I ricorrenti richiamano la giurisprudenza formatasi – anche – successivamente alle sentenze SS.UU. nn. 26972 – 26975 dell’11.11.2008, che ha riconosciuto alla “sofferenza morale” (non trasmodante in patologia psichica e dunque in una lesione del diritto alla salute), un ambito ontologico separato tanto dal “danno biologico” che incide sulla integrita’ psicofisica del soggetto cagionando una invalidita’ temporanea o permanente (e che ha ricevuto il crisma legislativo nella disposizione del Decreto Legislativo n. 209 del 2005, articolo 138, comma 2, lettera a)) quanto dal danno “relazionale” (o “esistenziale”), evidenziando come le sentenze delle SS.UU. del 2008, richiamate dallo stesso Giudice di appello, non avevano affatto affermato la inesistenza o soppressione della voce di danni consistente nella sofferenza interiore, ma avevano piuttosto unificato la nozione di “danno non patrimoniale” come onnicomprensiva delle conseguenze pregiudizievoli della lesione di interessi della persona, giuridicamente rilevanti ed insuscettibili di una esatta valutazione patrimoniale, aventi copertura costituzionale (diritti fondamentali e diritti inviolabili della persona).
Il motivo e’ fondato.
La Corte d’appello, dopo aver rilevato che il Giudice di prime cure aveva liquidato l’importo complessivo di Euro 38.650,11 a titolo di “danno non patrimoniale” in base alle Tabelle in uso presso gli Uffici giudiziari di Roma, ha poi statuito che correttamente il “danno biologico” era stato commisurato, non alla durata probabile della vita del defunto ma alla sua durata effettiva ( (OMISSIS) aveva anni 53 al momento del sinistro e per un soggetto di tale eta’ la previsione di vita della Tabella era pari ad anni 83), pur dovendosi tenere conto del fatto che la intensita’ del paterna d’animo – non integrante piu’ una distinta categoria di danno, essendo riconducibile anche il “danno morale soggettivo” alla unitaria categoria del danno non patrimoniale – e’ massima nel periodo prossimo all’evento lesivo, decrescendo poi progressivamente, richiamando al riguardo il precedente di questa Corte Cass. Sez. 3, Sentenza n. 2297 del 31/01/2011. Ha quindi rigettato il motivo di appello affermando che “il criterio utilizzato dal giudice di primo grado e’ corretto in considerazione anche del fatto che non sussiste piu’ una categoria a se’ stante di danno morale…..(Cass. sezioni unite n. 26972 del 11.11.2008)”.

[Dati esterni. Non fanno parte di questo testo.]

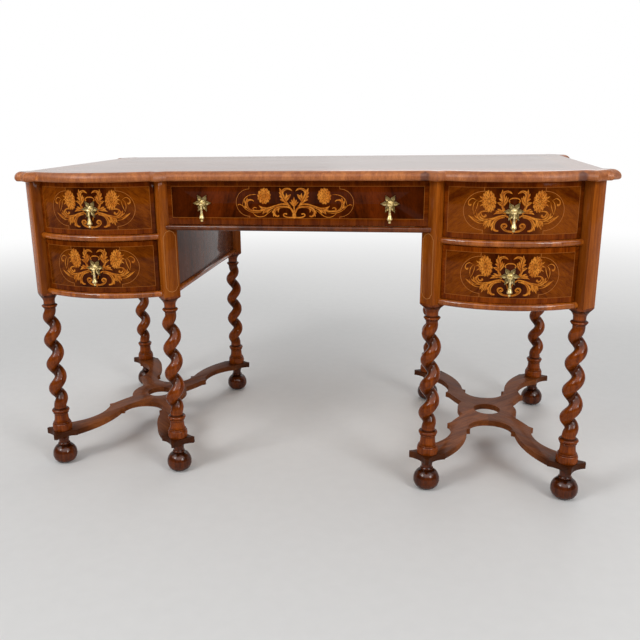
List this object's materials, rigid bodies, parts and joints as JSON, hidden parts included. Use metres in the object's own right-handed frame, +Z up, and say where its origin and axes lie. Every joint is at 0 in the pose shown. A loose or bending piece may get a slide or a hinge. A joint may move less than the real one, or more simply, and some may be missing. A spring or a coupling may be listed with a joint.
{
  "type": "kneehole writing desk",
  "caption": "Kneehole writing desk with bowed pedestal drawers, a frieze drawer, drop pulls, barley-twist legs, shaped flat stretchers and ball feet.",
  "frame": {"origin": "on the floor, in the middle of the desk's length and depth", "axes": "+X along the desk to the sitter's right, +Y to its back, +Z up; the drawers face -Y"},
  "size_m": [1.388, 0.7284, 0.765],
  "materials": {
    "top_veneer": "polished walnut veneer with inlay",
    "front_veneer": "polished walnut veneer with marquetry",
    "side_veneer": "polished walnut veneer",
    "post_veneer": "polished dark walnut with light stringing",
    "rail_walnut": "polished cross-grain walnut",
    "turned_walnut": "polished turned walnut",
    "stretcher_veneer": "polished walnut veneer",
    "foot_walnut": "worn turned walnut",
    "pine": "bare softwood",
    "brass": "aged cast brass"
  },
  "bodies": {
    "carcass": {"back_panel_left": "side_veneer", "back_panel_right": "side_veneer", "ball_feet_left": "foot_walnut", "ball_feet_right": "foot_walnut", "base_beads_left": "rail_walnut", "base_beads_right": "rail_walnut", "bottom_board_left": "pine", "bottom_board_right": "pine", "bottom_rail_left": "rail_walnut", "bottom_rail_right": "rail_walnut", "drawer_runners": "pine", "frieze_back": "side_veneer", "frieze_rail": "rail_walnut", "leg_left_inner_back": "turned_walnut", "leg_left_inner_front": "turned_walnut", "leg_left_outer_back": "turned_walnut", "leg_left_outer_front": "turned_walnut", "leg_right_inner_back": "turned_walnut", "leg_right_inner_front": "turned_walnut", "leg_right_outer_back": "turned_walnut", "leg_right_outer_front": "turned_walnut", "middle_rail_left": "rail_walnut", "middle_rail_right": "rail_walnut", "post_left_inner_back": "post_veneer", "post_left_inner_front": "post_veneer", "post_left_outer_back": "post_veneer", "post_left_outer_front": "post_veneer", "post_right_inner_back": "post_veneer", "post_right_inner_front": "post_veneer", "post_right_outer_back": "post_veneer", "post_right_outer_front": "post_veneer", "side_panel_left_inner": "side_veneer", "side_panel_left_outer": "side_veneer", "side_panel_right_inner": "side_veneer", "side_panel_right_outer": "side_veneer", "stretcher_left": "stretcher_veneer", "stretcher_right": "stretcher_veneer", "top_panel": "top_veneer"},
    "drawer_left_upper": {"drawer_front_left_upper": "front_veneer", "drawer_box_left_upper": "pine", "pull_plate_left_upper": "brass"},
    "drawer_left_lower": {"drawer_front_left_lower": "front_veneer", "drawer_box_left_lower": "pine", "pull_plate_left_lower": "brass"},
    "drawer_right_upper": {"drawer_front_right_upper": "front_veneer", "drawer_box_right_upper": "pine", "pull_plate_right_upper": "brass"},
    "drawer_right_lower": {"drawer_front_right_lower": "front_veneer", "drawer_box_right_lower": "pine", "pull_plate_right_lower": "brass"},
    "drawer_frieze": {"drawer_front_frieze": "front_veneer", "drawer_box_frieze": "pine", "pull_plates_frieze": "brass"},
    "drop_left_upper": {"pull_drop_left_upper": "brass"},
    "drop_left_lower": {"pull_drop_left_lower": "brass"},
    "drop_right_upper": {"pull_drop_right_upper": "brass"},
    "drop_right_lower": {"pull_drop_right_lower": "brass"},
    "drop_frieze_left": {"pull_drop_frieze_left": "brass"},
    "drop_frieze_right": {"pull_drop_frieze_right": "brass"}
  },
  "joints": [
    {"name": "slide_left_upper", "type": "slide", "parent": "carcass", "child": "drawer_left_upper", "axis": [0, -1, 0], "range_m": [0, 0.38]},
    {"name": "slide_left_lower", "type": "slide", "parent": "carcass", "child": "drawer_left_lower", "axis": [0, -1, 0], "range_m": [0, 0.38]},
    {"name": "slide_right_upper", "type": "slide", "parent": "carcass", "child": "drawer_right_upper", "axis": [0, -1, 0], "range_m": [0, 0.38]},
    {"name": "slide_right_lower", "type": "slide", "parent": "carcass", "child": "drawer_right_lower", "axis": [0, -1, 0], "range_m": [0, 0.38]},
    {"name": "slide_frieze", "type": "slide", "parent": "carcass", "child": "drawer_frieze", "axis": [0, -1, 0], "range_m": [0, 0.36]},
    {"name": "swing_left_upper", "type": "hinge", "parent": "drawer_left_upper", "child": "drop_left_upper", "pos_m": [-0.4765, -0.3542, 0.678], "axis": [-1, 0, 0], "range_deg": [0, 95]},
    {"name": "swing_left_lower", "type": "hinge", "parent": "drawer_left_lower", "child": "drop_left_lower", "pos_m": [-0.4765, -0.3542, 0.53925], "axis": [-1, 0, 0], "range_deg": [0, 95]},
    {"name": "swing_right_upper", "type": "hinge", "parent": "drawer_right_upper", "child": "drop_right_upper", "pos_m": [0.4765, -0.3542, 0.678], "axis": [-1, 0, 0], "range_deg": [0, 95]},
    {"name": "swing_right_lower", "type": "hinge", "parent": "drawer_right_lower", "child": "drop_right_lower", "pos_m": [0.4765, -0.3542, 0.53925], "axis": [-1, 0, 0], "range_deg": [0, 95]},
    {"name": "swing_frieze_left", "type": "hinge", "parent": "drawer_frieze", "child": "drop_frieze_left", "pos_m": [-0.216, -0.3142, 0.68885], "axis": [-1, 0, 0], "range_deg": [0, 95]},
    {"name": "swing_frieze_right", "type": "hinge", "parent": "drawer_frieze", "child": "drop_frieze_right", "pos_m": [0.216, -0.3142, 0.68885], "axis": [-1, 0, 0], "range_deg": [0, 95]}
  ]
}
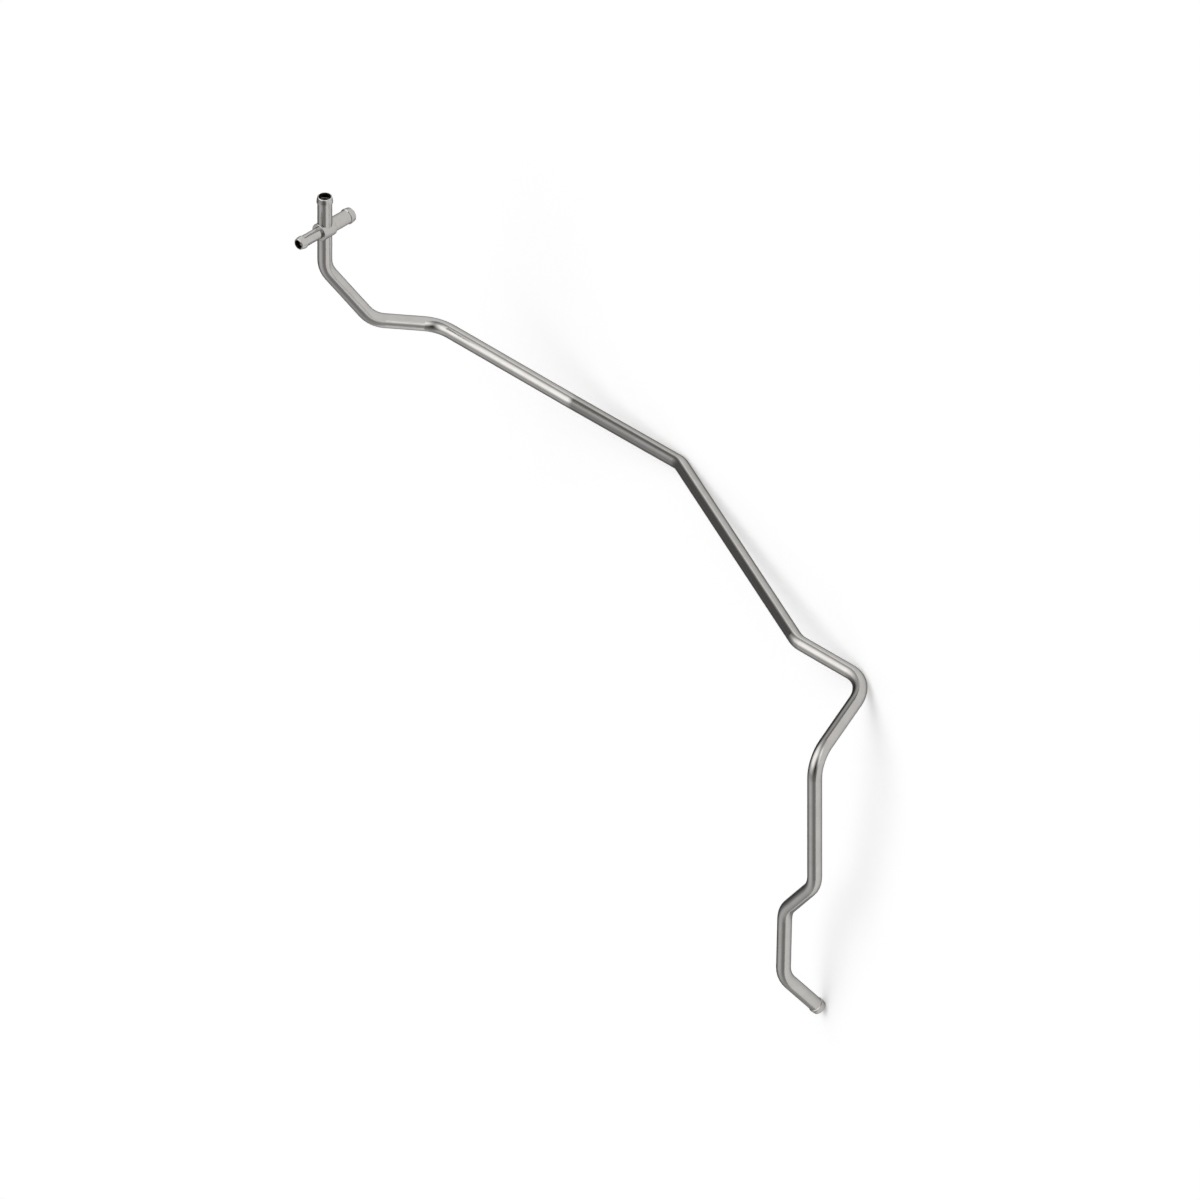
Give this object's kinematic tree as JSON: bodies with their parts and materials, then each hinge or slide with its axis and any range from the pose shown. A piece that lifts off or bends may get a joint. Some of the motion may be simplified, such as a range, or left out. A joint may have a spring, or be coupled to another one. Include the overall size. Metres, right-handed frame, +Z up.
{
  "type": "oil line",
  "caption": "Bent bright steel engine oil line with a brazed cross at its upper end and a rolled hose bead behind every mouth.",
  "frame": {"origin": "on the surface the loose line lies on, under the middle of its bounding box", "axes": "+Z up from that surface, the line lying as it comes to rest on two of its bends and its lower bead; +X along the long run as seen from above, from the cross toward the lower mouth; +Y completes the right hand, the stem's mouth pointing that way"},
  "size_m": [0.9165, 0.51, 0.267],
  "materials": {
    "tube_steel": "smooth satin",
    "hub_steel": "turned, smooth satin"
  },
  "bodies": {
    "root": {"main_tube": "tube_steel", "large_branch": "tube_steel", "small_branch": "tube_steel", "cross_hub": "hub_steel"}
  },
  "joints": []
}
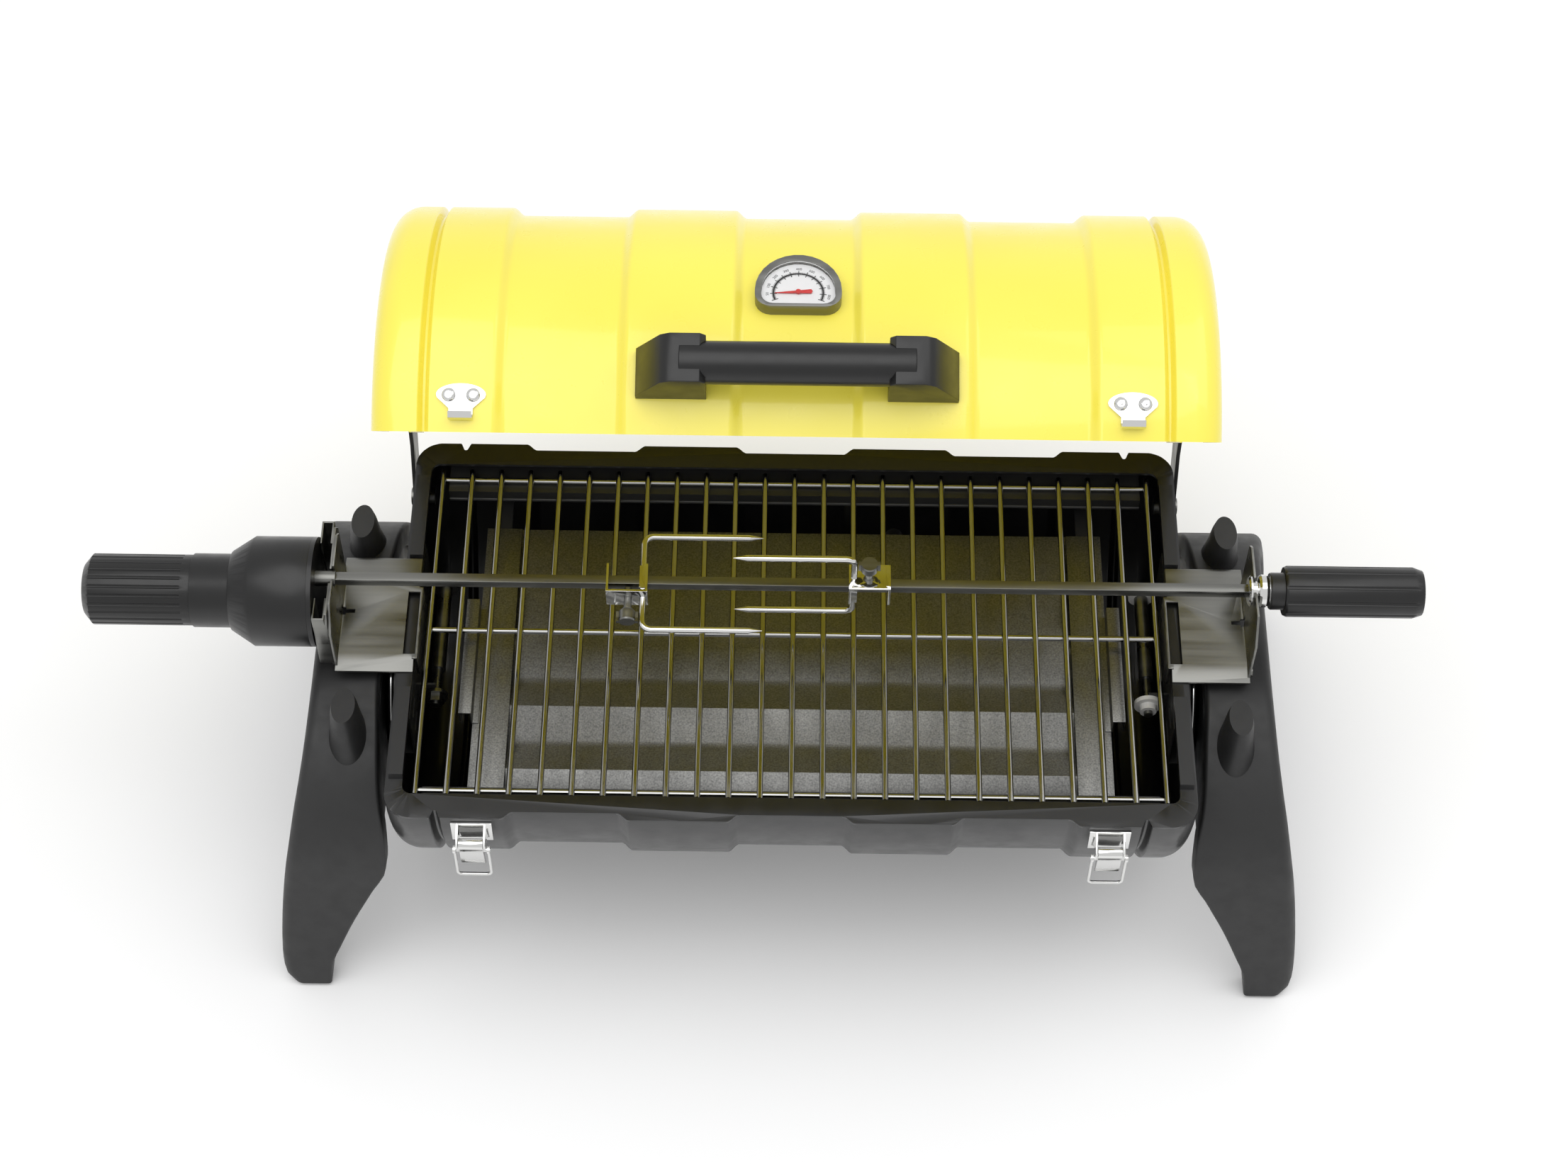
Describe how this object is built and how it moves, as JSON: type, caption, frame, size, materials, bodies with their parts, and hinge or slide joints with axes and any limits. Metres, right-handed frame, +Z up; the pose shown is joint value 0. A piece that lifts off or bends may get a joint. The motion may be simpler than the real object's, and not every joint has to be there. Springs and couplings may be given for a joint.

La esclusione della sofferenza psichica transeunte (sofferenza interiore della persona) dalla “aestimatio” del pregiudizio patito dal danneggiato, in quanto voce di danno non piu’ “autonomamente” valutabile, contrasta con i principi di diritto affermati da questa Corte e che il Collegio condivide, secondo cui nel caso di lesioni di non lieve entita’ e, dunque, al di fuori dell’ambito applicativo delle lesioni cd. micro permanenti di cui al Decreto Legislativo 7 settembre 2005, n. 209, articolo 139 il danno morale costituisce una voce di pregiudizio non patrimoniale, ricollegabile alla violazione di un interesse costituzionalmente tutelato, da tenere distinta dal danno biologico e dal danno nei suoi aspetti dinamico relazionali presi in considerazione dal menzionato Decreto Legislativo n. 209 del 2005, articolo 138 con la conseguenza che va risarcito autonomamente, ove provato, senza che cio’ comporti alcuna duplicazione risarcitoria (cfr. Corte Cass. Sez. 3, Sentenza n. 11851 del 09/06/2015), considerato che tale “voce”, integrante la piu’ ampia categoria del danno non patrimoniale, trova rinnovata espressione in recenti interventi normativi (e, segnatamente, nel Decreto del Presidente della Repubblica 3 marzo 2009, n. 37 e nel Decreto del Presidente della Repubblica 30 ottobre 2009, n. 181), che distinguono, concettualmente, ancor prima che giuridicamente, tra la “voce” di danno cd. biologico, da un canto, e la “voce” di danno morale, dall’altro, con la conseguenza che di siffatta distinzione, in quanto recata da fonte abilitata a produrre diritto, il giudice del merito non puo’ prescindere nella liquidazione del danno non patrimoniale (cfr. Corte Cass. Sez. 3, Sentenza n. 18641 del 12/09/2011; id. Sez. 3, Sentenza n. 20292 del 20/11/2012; id. Sez. 3, Sentenza n. 22585 del 03/10/2013; id. Sez. 3, Sentenza n. 7766 del 20/04/2016).